→ WHAT IS NEEDED: Please quote every line word for word.
□ □ □
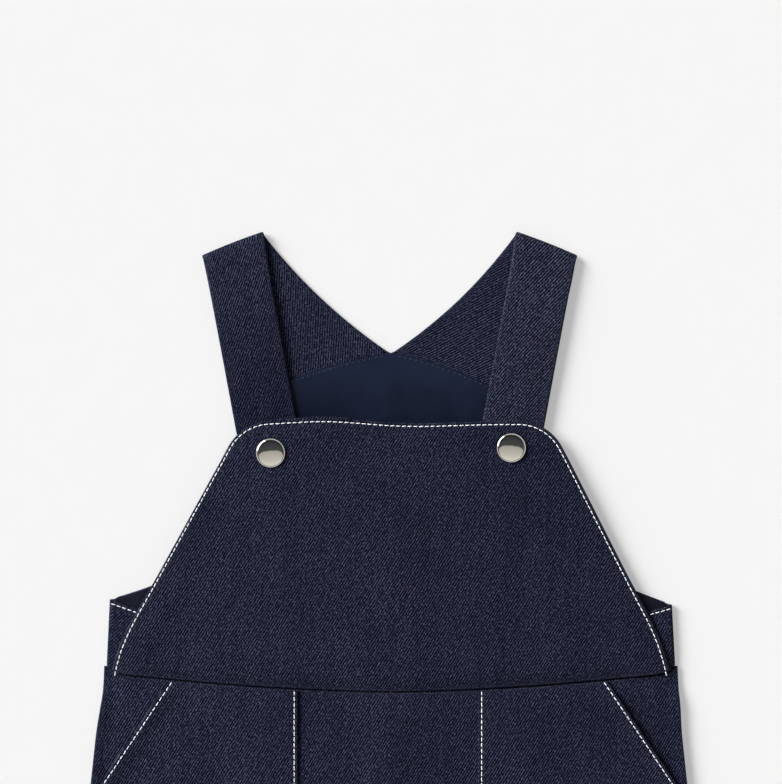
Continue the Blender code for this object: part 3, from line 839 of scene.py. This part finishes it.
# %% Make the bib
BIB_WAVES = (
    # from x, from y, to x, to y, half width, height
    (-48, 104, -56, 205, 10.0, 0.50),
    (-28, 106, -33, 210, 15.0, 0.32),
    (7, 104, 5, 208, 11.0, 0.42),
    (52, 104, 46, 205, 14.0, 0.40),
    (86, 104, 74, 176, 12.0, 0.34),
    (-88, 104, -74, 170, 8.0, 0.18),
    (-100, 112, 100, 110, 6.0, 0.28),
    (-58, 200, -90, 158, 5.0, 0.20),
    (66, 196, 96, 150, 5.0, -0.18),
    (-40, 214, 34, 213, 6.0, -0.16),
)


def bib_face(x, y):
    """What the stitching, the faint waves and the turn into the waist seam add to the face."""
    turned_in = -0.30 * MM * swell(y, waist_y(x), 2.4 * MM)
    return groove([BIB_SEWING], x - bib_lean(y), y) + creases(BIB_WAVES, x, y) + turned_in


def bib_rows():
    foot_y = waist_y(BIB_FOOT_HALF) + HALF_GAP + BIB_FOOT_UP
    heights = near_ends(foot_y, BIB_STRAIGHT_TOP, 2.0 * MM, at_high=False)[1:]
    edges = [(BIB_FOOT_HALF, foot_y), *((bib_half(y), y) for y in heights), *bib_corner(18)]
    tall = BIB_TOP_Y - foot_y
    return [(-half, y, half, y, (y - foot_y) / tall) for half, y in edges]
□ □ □
→ EXERCISE SOLUTION:
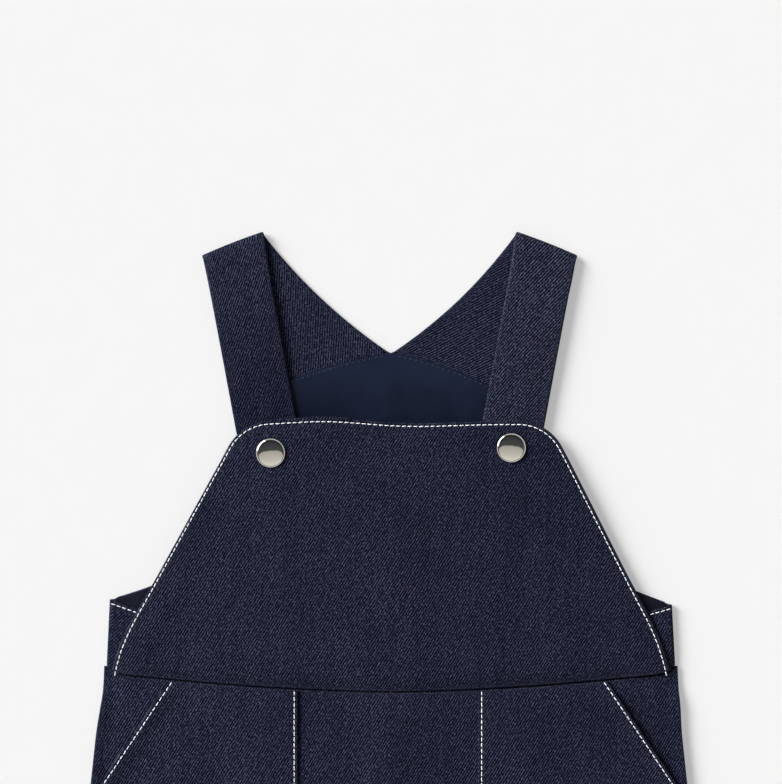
Continue the Blender code for this object: part 3, from line 839 of scene.py. This part finishes it.
# %% Make the bib
BIB_WAVES = (
    # from x, from y, to x, to y, half width, height
    (-48, 104, -56, 205, 10.0, 0.50),
    (-28, 106, -33, 210, 15.0, 0.32),
    (7, 104, 5, 208, 11.0, 0.42),
    (52, 104, 46, 205, 14.0, 0.40),
    (86, 104, 74, 176, 12.0, 0.34),
    (-88, 104, -74, 170, 8.0, 0.18),
    (-100, 112, 100, 110, 6.0, 0.28),
    (-58, 200, -90, 158, 5.0, 0.20),
    (66, 196, 96, 150, 5.0, -0.18),
    (-40, 214, 34, 213, 6.0, -0.16),
)


def bib_face(x, y):
    """What the stitching, the faint waves and the turn into the waist seam add to the face."""
    turned_in = -0.30 * MM * swell(y, waist_y(x), 2.4 * MM)
    return groove([BIB_SEWING], x - bib_lean(y), y) + creases(BIB_WAVES, x, y) + turned_in


def bib_rows():
    foot_y = waist_y(BIB_FOOT_HALF) + HALF_GAP + BIB_FOOT_UP
    heights = near_ends(foot_y, BIB_STRAIGHT_TOP, 2.0 * MM, at_high=False)[1:]
    edges = [(BIB_FOOT_HALF, foot_y), *((bib_half(y), y) for y in heights), *bib_corner(18)]
    tall = BIB_TOP_Y - foot_y
    return [(-half, y, half, y, (y - foot_y) / tall) for half, y in edges]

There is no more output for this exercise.